The risk with a viral moment is that it’s inherently fleeting. Hype is a strange thing; more often than not, it’s preceded by the word “over” – no sooner is something hyped than it becomes overhyped and finished.

Gemma Bell, a hospitality expert with a leading PR company in her name, encourages her clients not to manufacture hype. It’s becoming “really common”, she says, for people to want to actively try to create a viral moment – food businesses that “want the whole TikTok hype, that want that immediate millennial, Gen Z [audience] coming to whatever it is they’re doing”.

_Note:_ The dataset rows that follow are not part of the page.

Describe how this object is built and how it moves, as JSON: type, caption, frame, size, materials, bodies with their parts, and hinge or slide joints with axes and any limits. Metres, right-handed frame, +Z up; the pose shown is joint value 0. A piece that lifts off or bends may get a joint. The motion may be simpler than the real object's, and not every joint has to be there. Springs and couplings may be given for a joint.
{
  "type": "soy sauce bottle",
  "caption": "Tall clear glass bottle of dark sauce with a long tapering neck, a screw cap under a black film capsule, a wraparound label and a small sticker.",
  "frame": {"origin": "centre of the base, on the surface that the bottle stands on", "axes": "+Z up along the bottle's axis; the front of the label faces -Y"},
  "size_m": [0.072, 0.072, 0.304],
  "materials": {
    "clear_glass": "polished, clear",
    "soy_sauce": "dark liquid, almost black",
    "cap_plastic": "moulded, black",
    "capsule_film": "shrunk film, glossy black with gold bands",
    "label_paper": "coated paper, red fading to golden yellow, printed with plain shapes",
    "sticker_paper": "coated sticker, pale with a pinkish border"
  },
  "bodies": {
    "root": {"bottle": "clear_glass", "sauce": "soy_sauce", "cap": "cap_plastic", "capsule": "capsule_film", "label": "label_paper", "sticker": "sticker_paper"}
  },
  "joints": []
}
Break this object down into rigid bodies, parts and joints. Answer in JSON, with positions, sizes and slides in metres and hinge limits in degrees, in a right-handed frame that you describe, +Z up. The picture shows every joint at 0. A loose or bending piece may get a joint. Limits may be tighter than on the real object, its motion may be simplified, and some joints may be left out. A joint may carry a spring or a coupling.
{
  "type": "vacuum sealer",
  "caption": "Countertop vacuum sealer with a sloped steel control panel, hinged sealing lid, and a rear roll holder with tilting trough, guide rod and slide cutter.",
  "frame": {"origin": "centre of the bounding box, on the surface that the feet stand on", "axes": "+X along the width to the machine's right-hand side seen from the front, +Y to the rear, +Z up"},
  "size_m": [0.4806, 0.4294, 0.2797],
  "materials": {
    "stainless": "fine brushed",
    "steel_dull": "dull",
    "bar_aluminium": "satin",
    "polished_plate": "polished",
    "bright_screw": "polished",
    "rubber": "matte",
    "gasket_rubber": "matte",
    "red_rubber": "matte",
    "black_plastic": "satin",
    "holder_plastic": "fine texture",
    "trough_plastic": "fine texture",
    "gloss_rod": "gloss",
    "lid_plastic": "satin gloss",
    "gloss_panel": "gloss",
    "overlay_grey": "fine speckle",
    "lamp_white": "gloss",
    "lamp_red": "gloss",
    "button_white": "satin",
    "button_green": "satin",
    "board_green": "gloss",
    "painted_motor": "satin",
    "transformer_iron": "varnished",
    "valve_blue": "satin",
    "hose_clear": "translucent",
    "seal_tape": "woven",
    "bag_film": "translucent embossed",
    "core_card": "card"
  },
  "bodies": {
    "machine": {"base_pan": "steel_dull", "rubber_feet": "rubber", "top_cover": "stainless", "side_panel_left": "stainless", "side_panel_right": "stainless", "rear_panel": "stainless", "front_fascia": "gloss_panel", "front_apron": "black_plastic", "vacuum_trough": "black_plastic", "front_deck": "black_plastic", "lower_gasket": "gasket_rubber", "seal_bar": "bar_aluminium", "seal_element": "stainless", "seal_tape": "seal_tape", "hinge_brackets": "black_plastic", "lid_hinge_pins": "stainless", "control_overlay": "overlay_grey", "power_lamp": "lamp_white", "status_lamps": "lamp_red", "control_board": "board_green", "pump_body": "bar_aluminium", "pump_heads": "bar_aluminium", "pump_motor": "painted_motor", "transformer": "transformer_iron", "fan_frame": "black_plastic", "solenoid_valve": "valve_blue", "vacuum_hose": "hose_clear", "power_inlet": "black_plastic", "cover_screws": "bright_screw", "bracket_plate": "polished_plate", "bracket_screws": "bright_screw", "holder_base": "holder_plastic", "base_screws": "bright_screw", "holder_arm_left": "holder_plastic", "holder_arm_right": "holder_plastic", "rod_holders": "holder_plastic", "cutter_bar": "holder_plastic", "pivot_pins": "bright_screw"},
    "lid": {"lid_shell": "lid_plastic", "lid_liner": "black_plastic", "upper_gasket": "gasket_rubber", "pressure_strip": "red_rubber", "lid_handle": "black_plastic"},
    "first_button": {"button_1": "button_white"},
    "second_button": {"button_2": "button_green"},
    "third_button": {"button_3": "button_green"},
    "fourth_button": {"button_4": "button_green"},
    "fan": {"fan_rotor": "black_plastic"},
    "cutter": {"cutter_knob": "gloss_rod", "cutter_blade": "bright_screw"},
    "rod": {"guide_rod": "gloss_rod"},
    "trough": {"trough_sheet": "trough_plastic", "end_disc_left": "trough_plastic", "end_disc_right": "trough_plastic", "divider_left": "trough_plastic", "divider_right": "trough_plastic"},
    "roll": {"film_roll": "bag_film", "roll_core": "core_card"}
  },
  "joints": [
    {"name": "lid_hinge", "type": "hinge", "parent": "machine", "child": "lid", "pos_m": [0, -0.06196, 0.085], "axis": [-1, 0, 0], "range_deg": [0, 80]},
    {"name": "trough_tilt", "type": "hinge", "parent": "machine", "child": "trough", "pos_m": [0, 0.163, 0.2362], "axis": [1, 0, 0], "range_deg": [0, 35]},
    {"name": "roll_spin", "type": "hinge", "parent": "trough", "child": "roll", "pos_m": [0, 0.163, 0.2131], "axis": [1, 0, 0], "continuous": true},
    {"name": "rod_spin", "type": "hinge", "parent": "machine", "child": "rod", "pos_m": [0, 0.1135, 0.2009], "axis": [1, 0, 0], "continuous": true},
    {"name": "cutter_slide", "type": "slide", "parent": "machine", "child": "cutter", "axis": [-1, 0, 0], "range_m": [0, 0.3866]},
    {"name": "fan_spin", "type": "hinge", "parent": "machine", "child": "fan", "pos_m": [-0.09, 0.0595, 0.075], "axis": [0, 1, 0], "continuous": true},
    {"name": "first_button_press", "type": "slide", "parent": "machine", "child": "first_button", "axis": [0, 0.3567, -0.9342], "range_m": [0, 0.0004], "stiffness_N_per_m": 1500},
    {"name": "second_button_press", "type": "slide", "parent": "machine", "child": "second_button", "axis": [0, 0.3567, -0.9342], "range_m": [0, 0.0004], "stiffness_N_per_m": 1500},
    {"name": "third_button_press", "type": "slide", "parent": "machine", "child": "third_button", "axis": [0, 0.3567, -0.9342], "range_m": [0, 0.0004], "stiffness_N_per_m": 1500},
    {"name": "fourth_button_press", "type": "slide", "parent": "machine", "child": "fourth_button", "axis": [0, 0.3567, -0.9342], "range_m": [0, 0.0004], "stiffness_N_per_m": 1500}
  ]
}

Diners queue outside indian restaurant Dishoom at Granary Square in the King’s Cross district of London.Credit: Bloomberg

Early hype isn’t necessarily a good thing, she says. “You need to think about what group of people you’re trying to reach.” Otherwise, “you’ll get a lot of people coming along just wanting to take a photo and not really understanding what you’re about. You need to ask: ‘Is that our long-term client? Is that a long-time customer that we want?’ And it might not be.”

Some food brands (typically, she says, bigger high-street businesses) will hire a company to help them generate a “viral moment”. Bell’s concern is always “What happens next?” “It’s a sudden surge,” she says. Your average independent bakery really just wants to become a regular haunt, she says, not a one-hit wonder.

The pasta restaurant Padella, in London’s Borough Market, was among the first to do the event queue. Tim Siadatan opened Padella in 2016 when TikTok was still a twinkle in the Instagram influencer’s eye.

They ran a queue rather than a booking system purely because they were small and wanted a high turnover of covers. “It quickly became a double-edged sword,” he says.

“It used to go all the way down the street … and that caused a lot of hype. We would have people take photos from up in the Shard looking down on people in the queue, which was amazing publicity. The other side of that was – how do we manage this? Because no one wants to stand in a queue.”

Siadatan would send out nibbles to keep people happy. Then came the complaints. “Transport for London had an issue with it because of where it is in terms of the entrance to the Tube. The local council had an issue because of health and safety. Borough Market had an issue with it – they’re our landlords. It was blocking other people’s restaurants.”

The restaurant had to employ people to manage the queue. These days, it operates a virtual queue, as more and more restaurants do (even The Breakfast Club). You put your name down on an app and busy yourself with a pint in a nearby pub while you wait.

Shamil Thakrar, co-founder of Dishoom, another early adopter of the queue, says it was never part of the plan. In fact, Thakrar is a little “embarrassed” by it. “I see our job as hospitality. […] In that sense, the queue is possibly a barrier to hospitality.”

They have found a way around it by making the queue part of the hospitality experience, handing out cups of chai or sherry. If he was opening a new place, would he actively try to cultivate a so-called event queue? “No. 100 per cent not.”

I visited Folderol, that ice cream and natural wine bar in Paris, in early May, when the hype was beginning to build and this quiet street in the 11th arrondissement was filling up with influencers cradling little bowls of ice cream and glasses of cloudy wine.

After a challenging summer fending off the hordes and their iPhones, the owners, who really just wanted to serve great ice cream (and it is, it should be said, delicious), banned people from sitting on the street.

“They don’t even taste the ice cream. They just let it pool into a bowl of melting liquid and die in the sun,” she confessed to the New York Times.

Signs read: “No TikTok.” “Be here to have fun, not to take pictures.”

How long, I wonder, will it take for the signs to appear outside It’s Bagels? “Come for the lox, not for the likes.”